- Power type: Steam
- Designer: J. R. Bazin
- Builder: Inchicore
- Build date: 1928
- Total produced: 1
- Configuration:: ​
- • Whyte: 2-6-2T
- Gauge: 5 ft 3 in (1,600 mm)
- Leading dia.: 3 ft 1 in (940 mm)
- Driver dia.: 5 ft 6 in (1,680 mm)
- Trailing dia.: 3 ft 0 in (910 mm)
- Length: 39 ft 2+1⁄2 in (11,951 mm)
- Adhesive weight: 47.5 long tons (48.3 t)
- Loco weight: 71 long tons (72 t)
- Water cap.: 1,700 imp gal (7,700 L; 2,000 US gal)
- Boiler pressure: 260 lbf/in^{2} (1.79 MPa)
- Heating surface:: ​
- • Firebox: 119 sq ft (11.1 m^{2})
- Superheater: Belpaire
- Cylinders: 2
- Cylinder size: 17+1⁄2 in × 28 in (444 mm × 711 mm)
- Valve gear: Walschaerts
- Tractive effort: 17,700 lbf (78.73 kN)
- Operators: Great Southern Railways (GSR) CIÉ
- Class: P1 (Inchicore)
- Power class: H/HT
- Number in class: 1
- Numbers: 850
- Locale: Ireland
- Withdrawn: 1955

= GSR Class 850 =

The Great Southern Railways (GSR) Class 850 consisted of a single 2-6-2T tank locomotive built by Inchicore railway works in 1927, the sole example carrying the same number as the class.

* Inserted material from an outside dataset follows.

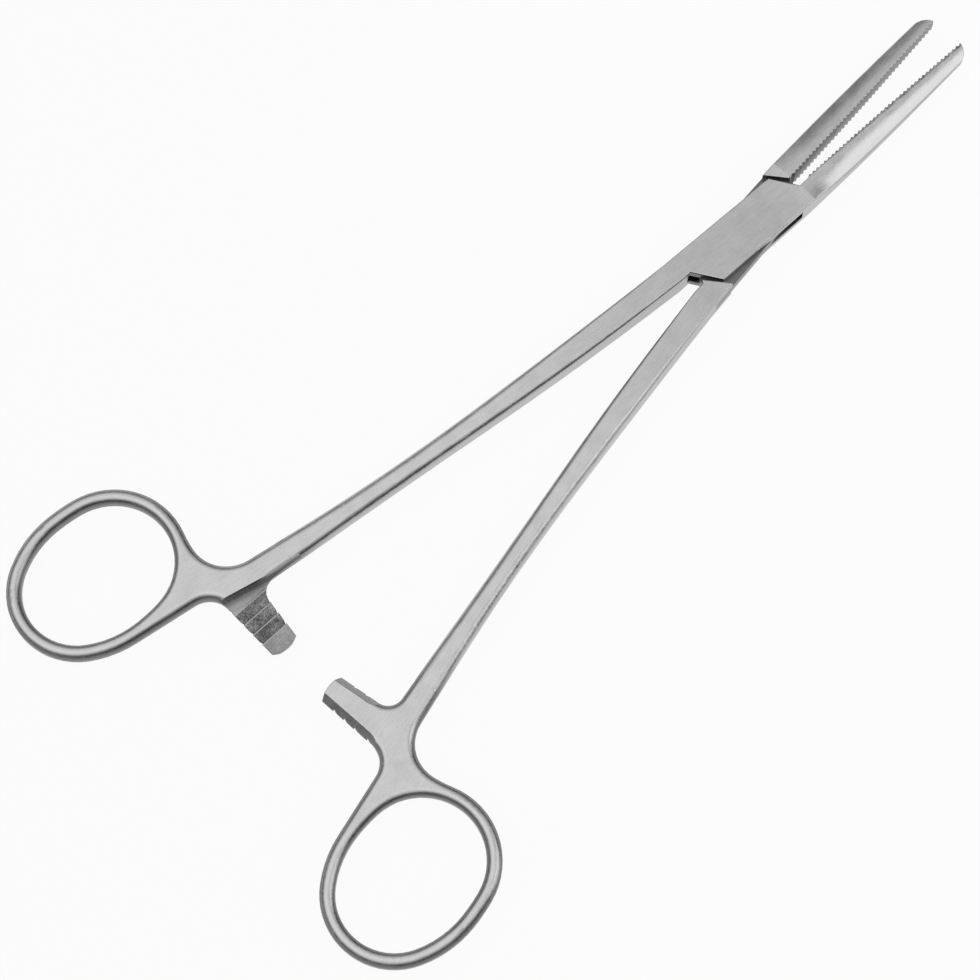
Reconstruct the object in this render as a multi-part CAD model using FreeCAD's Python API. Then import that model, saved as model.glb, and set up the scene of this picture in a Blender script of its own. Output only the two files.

It was the first locomotive designed and built by the GSR since it was formed.

==Design==
The design incorporated elements while retaining some features typical of previous Inchicore engines. It was suggested that parts of the last unaccounted for Class 393 kit supplied from Woolwich may have been incorporated into the design.

==Service==
The locomotive worked Dublin—Bray—Greystones services and particularly was noted for regular appearances on the 17:07 Greystones express and Dún Laoghaire pier for the boat connections. It also had a short spell on Waterford—Limerick services in the 1930s. The locomotive was powerful but was prone to a rolling motion at speed. Number 850 was noted for long and frequent periods out of service for repairs.

==Incidents==
In 1946 the locomotive fell into the turntable pit outside the Dublin Harcourt Street railway station and required extensive repairs.